Cyrus J. Fry (1850-1893) was born in Pottsville, Pennsylvania, and died
in Deadwood, South Dakota. By 1860 he had moved with his family to Freeport, Illinois,
and by 1873 to Chicago, Illinois. In 1875 he married Christiana D. Fry (b. Brining) in
Barton County, Kansas. After their marriage they moved to Raton, New Mexico, where Fry
worked as an assistant paymaster for the Raton coal mines, but due to his ill health,
they returned to Kansas by 1877, where he became the Postmaster of Great Bend. They
moved to Meckling, Kansas, sometime prior to 1880, and Fry went into the farming and
stockraising business.
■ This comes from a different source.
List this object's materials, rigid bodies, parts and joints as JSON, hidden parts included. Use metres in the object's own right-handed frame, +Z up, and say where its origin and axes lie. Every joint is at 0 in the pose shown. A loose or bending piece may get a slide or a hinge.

In 1888 he was elected Treasurer of Clay County, and in 1889 he
was appointed United States Marshall for the District of South Dakota, by which time the
Frys were living in Vermillion. In 1886 Fry wrote to Mary Baker Eddy to order copies of
Science and Health with Key to the Scriptures. In 1887 Fry's
wife studied Christian Science with his sister, Elizabeth C. Burchard (b. Fry), and in
March 1888 both Fry's wife and Burchard took the Primary course from Mary Baker Eddy and
subsequently joined The First Church of Christ, Scientist, in Boston, Massachusetts. He
was an active Mason and Knight of Phythias.